In evidence to the Welsh Government, the Vale of Glamorgan Council has listed graphic details of how some registered charities in the Vale are helping landlords of local business premises avoid paying their full-whack of rates.
In doing so, the charities are being consciously complicit in rip-off tax-dodging schemes which help local property owners avoid paying rates on their buildings at the expense of ordinary, honest, taxpayers.
It is also being suggested that some registered charities may have been specifically formed just to play the system – and that some “food banks“ and “churches” are involved in scams which are disadvantaging honest taxpayers .
This is the way the Vale Council says the charities scam works:-
- The property-owner arranges for his property it to be occupied by a registered charity.
- By law the charity then is able to claim an 80% Mandatory Rate Relief .
- On top of that 80% Mandatory Rate Relief, the charity – the Vale Council says – “may also be granted the additional 20% [Rate Relief] due to their charitable activities (food bank, church etc.)” – which means that neither they – nor the property owner – pay a bean in rates or council tax.
The Vale drops a heavy hint that in some instances the charities involved may well be receiving backhanders from their landlords in return for all the Business Rates that they no longer need to pay.( i.e. putting a charity into empty business premises is a “win-win” for both parties.)

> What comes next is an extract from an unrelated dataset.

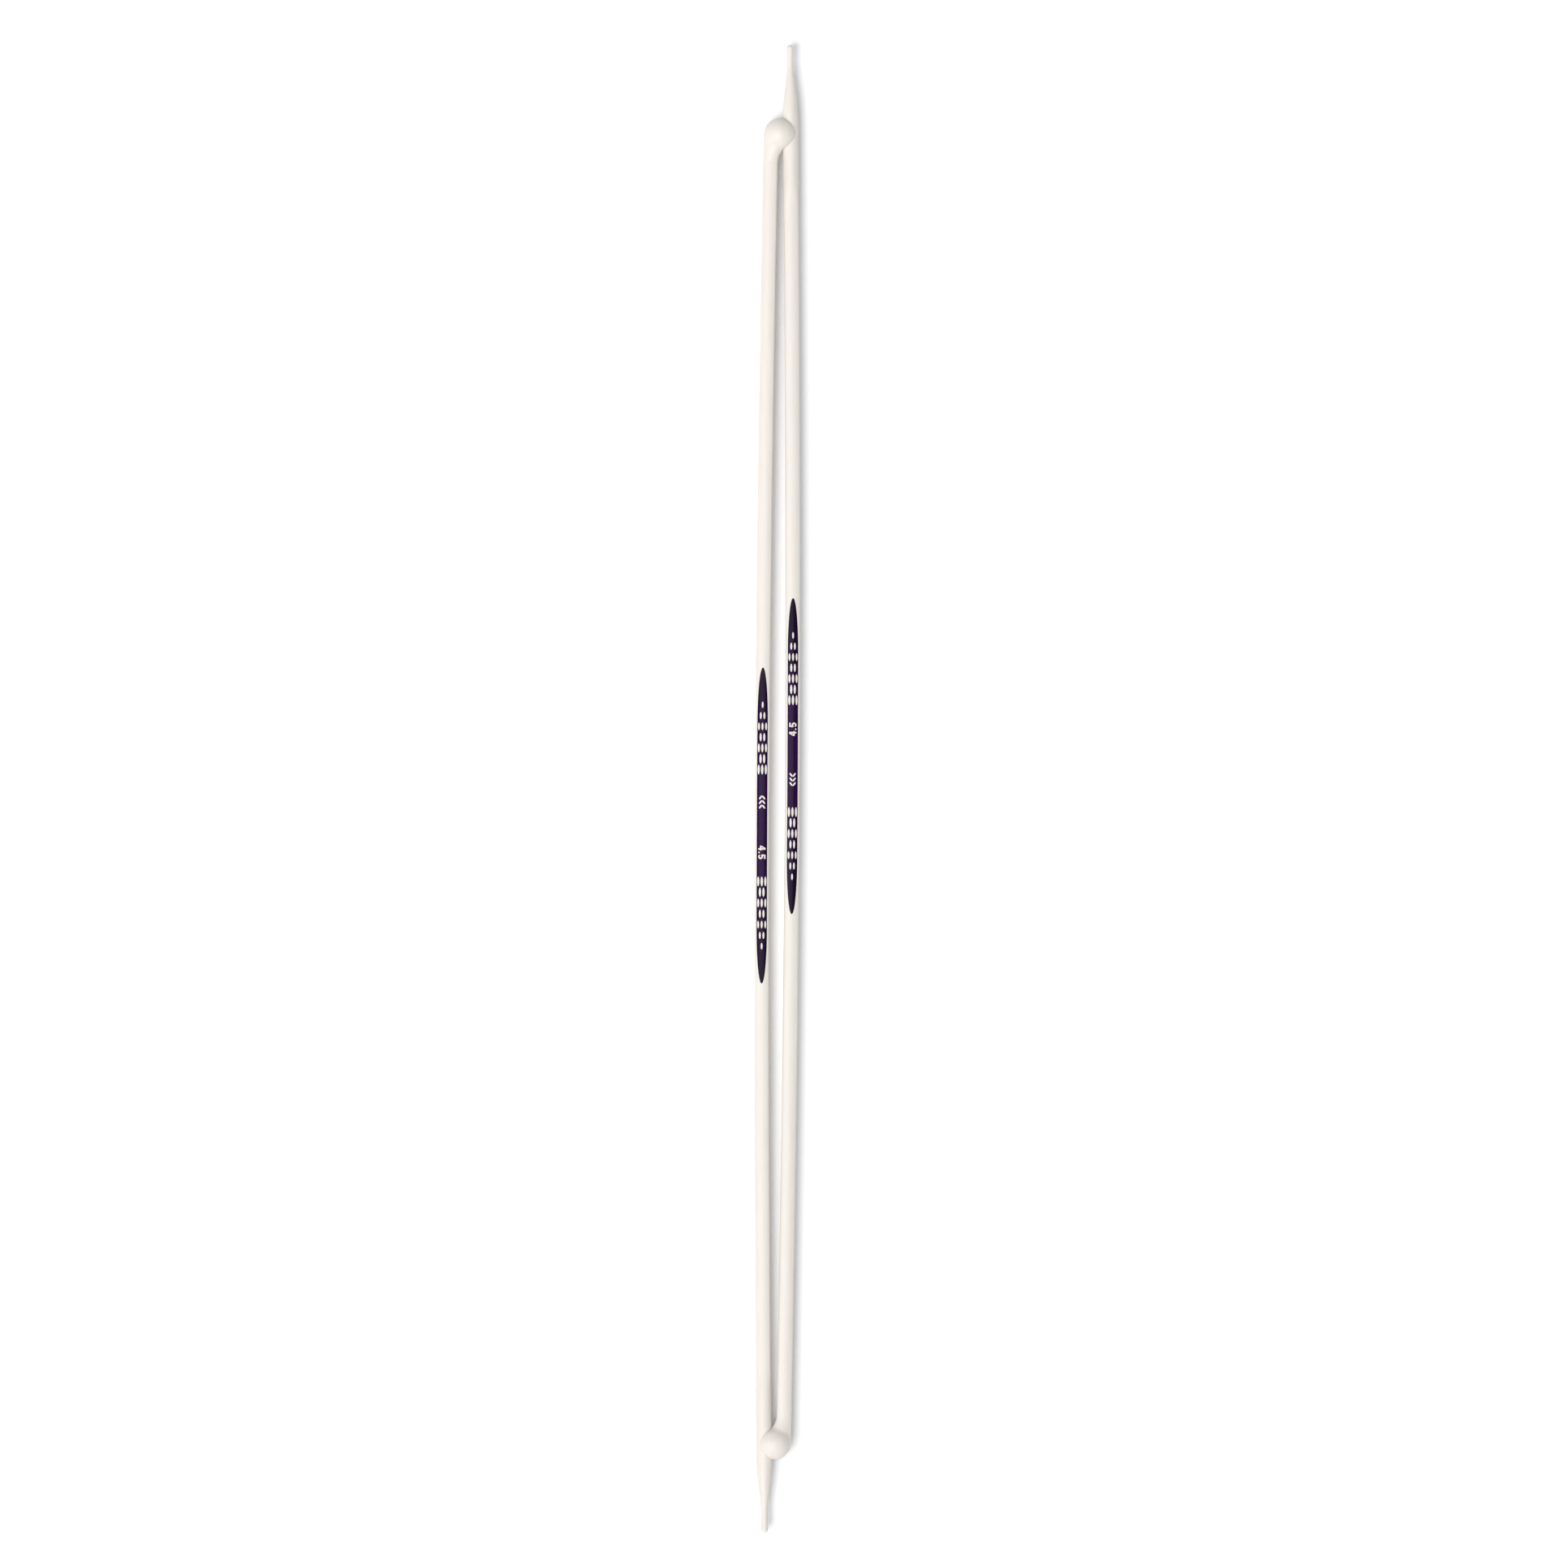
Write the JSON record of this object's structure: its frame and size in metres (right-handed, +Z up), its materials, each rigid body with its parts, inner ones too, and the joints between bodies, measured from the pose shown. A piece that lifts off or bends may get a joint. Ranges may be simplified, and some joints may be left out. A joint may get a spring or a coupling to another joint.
{
  "type": "knitting needle pair",
  "caption": "Pair of single-pointed knitting needles with drop-shaped tips, soft triangular grips and ball heads that clip round each other for storage.",
  "frame": {"origin": "on the resting plane, midway between the two ball heads", "axes": "+Y along the pair towards the left needle's ball head, +X from the left needle to the right one, +Z up from the resting plane to the printed faces"},
  "size_m": [0.0126, 0.4208, 0.0087],
  "materials": {
    "ivory_polymer": "satin-matte moulded ivory polymer",
    "aubergine_print": "satin dark aubergine print"
  },
  "bodies": {
    "left_needle": {"left_needle_head": "ivory_polymer", "left_needle_shaft": "ivory_polymer", "left_needle_print": "aubergine_print"},
    "right_needle": {"right_needle_head": "ivory_polymer", "right_needle_shaft": "ivory_polymer", "right_needle_print": "aubergine_print"}
  },
  "joints": [
    {"name": "pull_apart", "type": "slide", "parent": "left_needle", "child": "right_needle", "axis": [0.0118, -0.9999, 0], "range_m": [0, 0.045]}
  ]
}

The Vale Council is telling the Welsh Government that where charities are involved in such arrangements , steps should be taken to ensure “that the charitable use of the property is clearly established; the charity is bona fide; the charity has been established not for rate avoidance but for other worthy causes and the charity has not been given a financial incentive by the landlord /agent to enter into the lease agreement.”
There are other dodges too – not involving charities.
TAX DODGE NO 2: The “Blue-Tooth” Exemption
The occupant of a large property with a high Rateable Value occupies just a small area of the big building – just enough for a couple of “boxes of files and a Blue-Tooth device“. He stays there for just 42 days. This tactic then gains him 6 months exemption from paying any rates. The property owner too is sitting pretty – with no rates to pay.
TAX DODGE NO 3: Company Musical Chairs
A big building with a high rateable value is first occupied on the basis Tax Dodge No 2 see above). Then, after the 6 months’ exemption period is up, the original company moves out of the “rented” building and a different – but related – company moves in. This triggers a new period of 42 days followed by a further 6 months’ exemption.
TAX DODGE NO 4: The Square Dance
This involves an agent declaring that only part of the building is occupied – and only for a short period. Goods or stock are moved into the building to occupy just a portion of the floor space. Then the goods are moved to “another area” [within the same building] “thus changing the divided Rateable Value ratio and gaining another period of statutory exemption” . No rates are paid.
TAX DODGE NO 5: The Phantom Occupant
This time the building is empty – and stays empty. Normally this would mean the owner would have to pay the rates due on the building – but the owner retrospectively – and dishonestly – claims the property was “occupied” for the statutory 42 days. He gets 6 months exemption, claimed in retrospect. The Vale Council may have a strong hunch that the property owner is lying through his teeth and is actually committing fraud BUT , the council says “the onus of proof is exceptionally difficult until a pattern has been established.”
TAX DODGE NO 6: Small Business Rate Relief
Here the building – or land – has a Rateable Value “greater than £2,600 (exempt from Empty Property Rates (EPR) threshold) but below the £6,000/£12,000” mark. It is asserted that the building is “occupied” . This means the owner gains Small Business Rate Relief rather than having to pay Empty Property Rates.
The Vale of Glamorgan Council is suggesting to the Welsh Government that the “42 days occupation period” before granting exemption is increased to 6 months for industrial buildings and 3 months for retail premises.
It also wants the thresholds for Empty Property Relief and Small Business Rate Relief to be “considered together to avoid the practice of claiming SBRR occupation as a “better buy”.